If you think of this as just a shooter you are dead wrong.
I read the full article over at gamesmen. It would seem that you and I had very different experiences with ME2 and ME1. This is an interesting piece. We both agree that the game is amazing. You are absolutely right that they streamlined the character customization and armor/weapon inventory. But, having finished it on normal and started working on insanity, I think they really ramped up the “elemental” damage. In ME1, no matter what kind of ammo you had, you could just mow down the enemies with your assault rifle (this is how I got through insanity on that one). In ME2, especially on the insanity difficulty, you have to use your powers to get through the enemies shields/barriers/armor. Failing that, you at least need to use the right kind of ammo to break it down. If you try to just hammer you way through, you are going to run out of ammo, and quickly. If anything, I think making you manage your ammo pushes it more towards an RPG because you have to rely more on your squad’s powers. And really, at the core of it, you are still playing the roll of Commander Shepard. If it was a third person shooter, you would just puppeteer as you watched Marcus Fenix’s or Scott Mitchell’s stories play out before you. Just my thoughts.
I concur that the game is not simply a shooter, but let’s face it- its paradigm has shifted from Action-RPG to an Adventure/Shooter game with RPG elements and what game DOESN’T have them these days? ME2 is a great game at its core, it’s just that I feel BioWare sold me a false bill of goods in primarily calling this a role-playing game. There’s barely anything role-playing left in it.

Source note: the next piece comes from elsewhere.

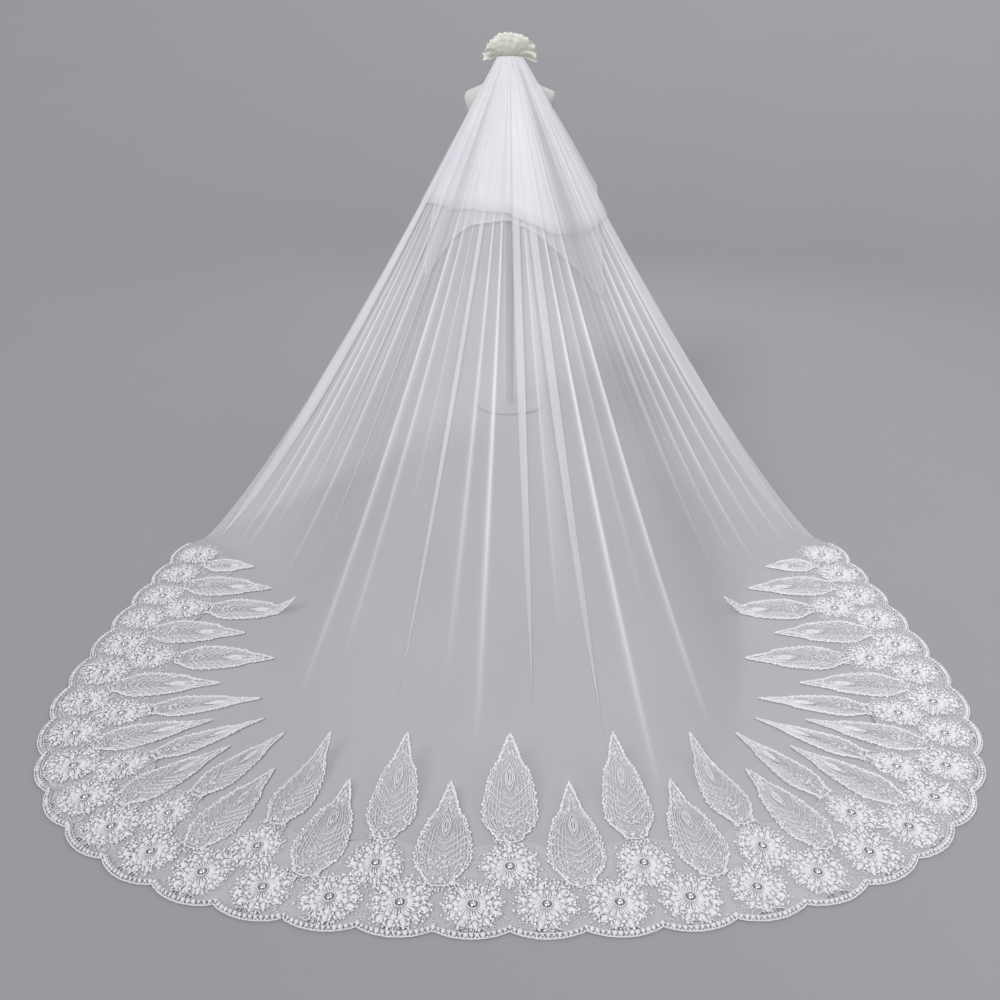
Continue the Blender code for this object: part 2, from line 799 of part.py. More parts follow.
def relief_sheet(outline, holes, rings):
    """A flat sheet with holes, whose triangles follow the raised rings."""
    points, edges, heights = [], [], []
    for loop, height in [(outline, 0.0), *((hole, 0.0) for hole in holes), *rings]:
        start = len(points)
        points += [Vector(point) for point in loop]
        heights += [height] * len(loop)
        if len(loop) > 1:
            edges += [
                (start + step, start + (step + 1) % len(loop)) for step in range(len(loop))
            ]
    spots, _, faces, sources, _, _ = delaunay_2d_cdt(points, edges, [], 0, 1e-7)
    bm = bmesh.new()
    relief = bm.verts.layers.float.new("relief")
    made = []
    for spot, source in zip(spots, sources):
        vert = bm.verts.new((spot.x, spot.y, 0.0))
        vert[relief] = max((heights[index] for index in source), default=0.0)
        made.append(vert)
    for face in faces:
        centre = sum((spots[index] for index in face), Vector((0.0, 0.0))) / len(face)
        in_hole = any(inside(hole, *centre) for hole in holes)
        if inside(outline, *centre) and not in_hole:
            bm.faces.new([made[index] for index in face])
    loose = [vert for vert in bm.verts if not vert.link_faces]
    bmesh.ops.delete(bm, geom=loose, context="VERTS")
    bmesh.ops.recalc_face_normals(bm, faces=bm.faces[:])
    return bm


def add_lace_band(hem, train, parts):
    for name, first, end in BAND_STRETCHES:
        outline = band_outline(hem, train, first, end)
        scallops = range(2 * first, 2 * end)
        holes = [crescent(hem, scallop, side) for scallop in scallops for side in (-1, 1)]
        rings = []
        for place, depth in medallion_places(first, end):
            rings += medallion_rings(hem, place, depth)
        bm = relief_sheet(outline, holes, rings)
        cloth_wall(name, bm, LACE, "lace", parts)


# Lace leaves


class Ground:
    """The top of the train and the band, for the leaves that lie on them."""

    def __init__(self, collection):
        points, faces = [], []
        for item in collection.objects:
            if item.name.startswith(("long_tier", "lace_band")):
                start = len(points)
                points += [vert.co.copy() for vert in item.data.vertices]
                faces += [[start + i for i in face.vertices] for face in item.data.polygons]
        self.tree = BVHTree.FromPolygons(points, faces)

    def height(self, x, y):
        heights = []
        for dx, dy in ((0, 0), (1, 0), (-1, 0), (0, 1), (0, -1)):
            above = (x + dx * GROUND_PROBE, y + dy * GROUND_PROBE, NECK_TOP)
            hit = self.tree.ray_cast(above, (0.0, 0.0, -1.0))[0]
            if hit:
                heights.append(hit.z)
        return max(heights)


def add_leaf(name, hem, ground, place, ends, width_share, parts):
    """A raised lace leaf that points inwards from the hem and follows what it lies on."""
    across_shares = (-1, 0, 1)

    def spot(column, row):
        share, width = LEAF_OUTLINE[row]
        along = place * hem.pitch
        along += across_shares[column] * width * width_share * LEAF_HALF_WIDTH
        x, y = hem.point(along, ends[0] + (ends[1] - ends[0]) * share)
        z = ground.height(x, y)
        clearance = LEAF_CLEARANCE * min((z - TULLE) / LEAF_CLEARANCE_RUN, 1.0)
        return (x, y, z + SEAM + clearance)

    bm = grid_sheet(len(across_shares), len(LEAF_OUTLINE), spot)
    relief = bm.verts.layers.float.new("relief")
    bm.verts.ensure_lookup_table()
    for row in range(1, len(LEAF_OUTLINE) - 1):
        bm.verts[row * len(across_shares) + 1][relief] = LEAF_RIDGE
    cloth_wall(name, bm, LEAF_THICKNESS, "lace", parts)


def add_leaves(hem, parts):
    ground = Ground(parts)
    for repeat in range(REPEATS):
        place = 2 * repeat + 1
        if repeat in (0, REPEATS - 1):
            side = "left" if repeat == 0 else "right"
            add_leaf(f"leaf_end_{side}", hem, ground, place, END_LEAF, END_LEAF_WIDTH, parts)
        else:
            add_leaf(f"leaf_tall_{repeat:02d}", hem, ground, place, TALL_LEAF, 1.0, parts)
        if repeat:
            name = f"leaf_short_{repeat:02d}"
            add_leaf(name, hem, ground, 2 * repeat, SHORT_LEAF, 1.0, parts)


def build():
    clear_scene()
    parts = new_collection("bridal_veil")
    cutters = new_collection("cutters")
    add_form(parts, cutters)
    add_comb(parts)
    add_headpiece(parts)
    hem = Hem()
    train = Train(hem)
    add_long_tier(train, parts)
    add_short_tier(train, parts)
    add_lace_band(hem, train, parts)
    add_leaves(hem, parts)


build()
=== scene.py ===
import math

import bmesh
import bpy
import numpy as np
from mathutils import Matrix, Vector


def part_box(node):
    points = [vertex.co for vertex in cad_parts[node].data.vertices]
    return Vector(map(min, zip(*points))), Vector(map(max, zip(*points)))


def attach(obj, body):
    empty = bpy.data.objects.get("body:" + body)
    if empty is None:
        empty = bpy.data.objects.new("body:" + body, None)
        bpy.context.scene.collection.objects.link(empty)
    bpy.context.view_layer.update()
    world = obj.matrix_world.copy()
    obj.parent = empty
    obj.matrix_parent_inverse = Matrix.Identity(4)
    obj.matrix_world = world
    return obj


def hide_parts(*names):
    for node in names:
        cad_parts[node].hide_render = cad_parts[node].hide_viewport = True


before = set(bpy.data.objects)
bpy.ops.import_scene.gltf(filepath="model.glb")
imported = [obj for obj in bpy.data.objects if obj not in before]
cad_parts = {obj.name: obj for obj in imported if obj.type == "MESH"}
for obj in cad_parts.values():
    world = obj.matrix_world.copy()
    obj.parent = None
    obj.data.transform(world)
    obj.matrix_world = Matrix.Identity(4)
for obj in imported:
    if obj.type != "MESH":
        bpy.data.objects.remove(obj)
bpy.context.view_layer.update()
print("frame loaded:", len(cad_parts), "nodes")

# Angles on the veil are degrees about the form's axis, from -Y, positive towards +X.
# Distances run out from that axis. Along and inward are metres on the lace, from the hem.


# Mesh helpers

def newMesh(name, points, faces, material=None, smooth=True):
    mesh = bpy.data.meshes.new(name)
    mesh.from_pydata([tuple(p) for p in points], [], faces)
    if smooth:
        mesh.shade_smooth()
    if material:
        mesh.materials.append(material)
    return mesh


def newPiece(name, mesh):
    piece = bpy.data.objects.new(name, mesh)
    bpy.context.scene.collection.objects.link(piece)
    return piece


def gridMesh(name, points, material, uv=None, wrap=False):
    # points has the shape rows, columns, 3
    rows, columns = points.shape[:2]
    index = np.arange(rows * columns).reshape(rows, columns)
    if wrap:
        index = np.concatenate([index, index[:, :1]], axis=1)
    corners = (index[:-1, :-1], index[:-1, 1:], index[1:, 1:], index[1:, :-1])
    faces = np.stack(corners, axis=-1).reshape(-1, 4)
    mesh = newMesh(name, points.reshape(-1, 3), faces.tolist(), material)
    if uv is not None:
        setUv(mesh, uv.reshape(-1, 2))
    return mesh


def setUv(mesh, pointUv):
    layer = mesh.uv_layers.new(name="cut")
    corner = np.zeros(len(mesh.loops), np.int32)
    mesh.loops.foreach_get("vertex_index", corner)
    layer.data.foreach_set("uv", pointUv[corner].astype(np.float32).ravel())


def setValue(mesh, name, values):
    attribute = mesh.attributes.new(name, "FLOAT", "POINT")
    attribute.data.foreach_set("value", np.asarray(values, np.float32).ravel())


def flipIfDown(mesh):
    normals = np.zeros(len(mesh.polygons) * 3, np.float32)
    mesh.polygons.foreach_get("normal", normals)
    if normals[2::3].sum() < 0:
        mesh.flip_normals()


def meshArrays(mesh):
    # points, the points of each corner, the corner count of each face, the material of each face
    points = np.zeros(len(mesh.vertices) * 3, np.float32)
    corners = np.zeros(len(mesh.loops), np.int32)
    counts = np.zeros(len(mesh.polygons), np.int32)
    looks = np.zeros(len(mesh.polygons), np.int32)
    mesh.vertices.foreach_get("co", points)
    mesh.loops.foreach_get("vertex_index", corners)
    mesh.polygons.foreach_get("loop_total", counts)
    mesh.polygons.foreach_get("material_index", looks)
    return points.reshape(-1, 3).astype(float), corners, counts, looks


def arraysAs(mesh, look):
    points, corners, counts, _ = meshArrays(mesh)
    return points, corners, counts, np.full(len(counts), look)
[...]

In RPGs, you get XP per kill. In ME2, everyone gets the same flat amount of XP by finishing the mission(which should more accurately be called a “stage” or “level”). In RPGs, you collect various enchancements for your weapons and armor and can micromanage them on-the-fly. In ME2, once you obtain these augmentations, they are static(a la Adventure games). I agree that the back story and overall feel do remain, and for that I am grateful. It would appear that, if Insanity difficulty is truly what has mentioned, then and only then would this feel more like a paper-rock-scissors RPG.
It’s funny- to replace all of the awkwardly missing RPG-ness, I have invented some on my own. Once I scan a planet for a landing zone, I read about and check the climate. If it is and ice-based environment, then I change my armor to a white-ish Stormtrooper look with the full mask. If the world is hot, I would make it reddish or orange with an open face. A steamy jungle gaia would call for camouflage and targeting eyepiece. I just feel that I shouldn’t have to go to these lengths to get my RPG fix. I wonder if the rebuilt Shepard in the beginning of the game was intended to draw a paralell- looks familiar on the surface, but nothing is the same underneath. It is indeed a great game, just not the one I was expecting.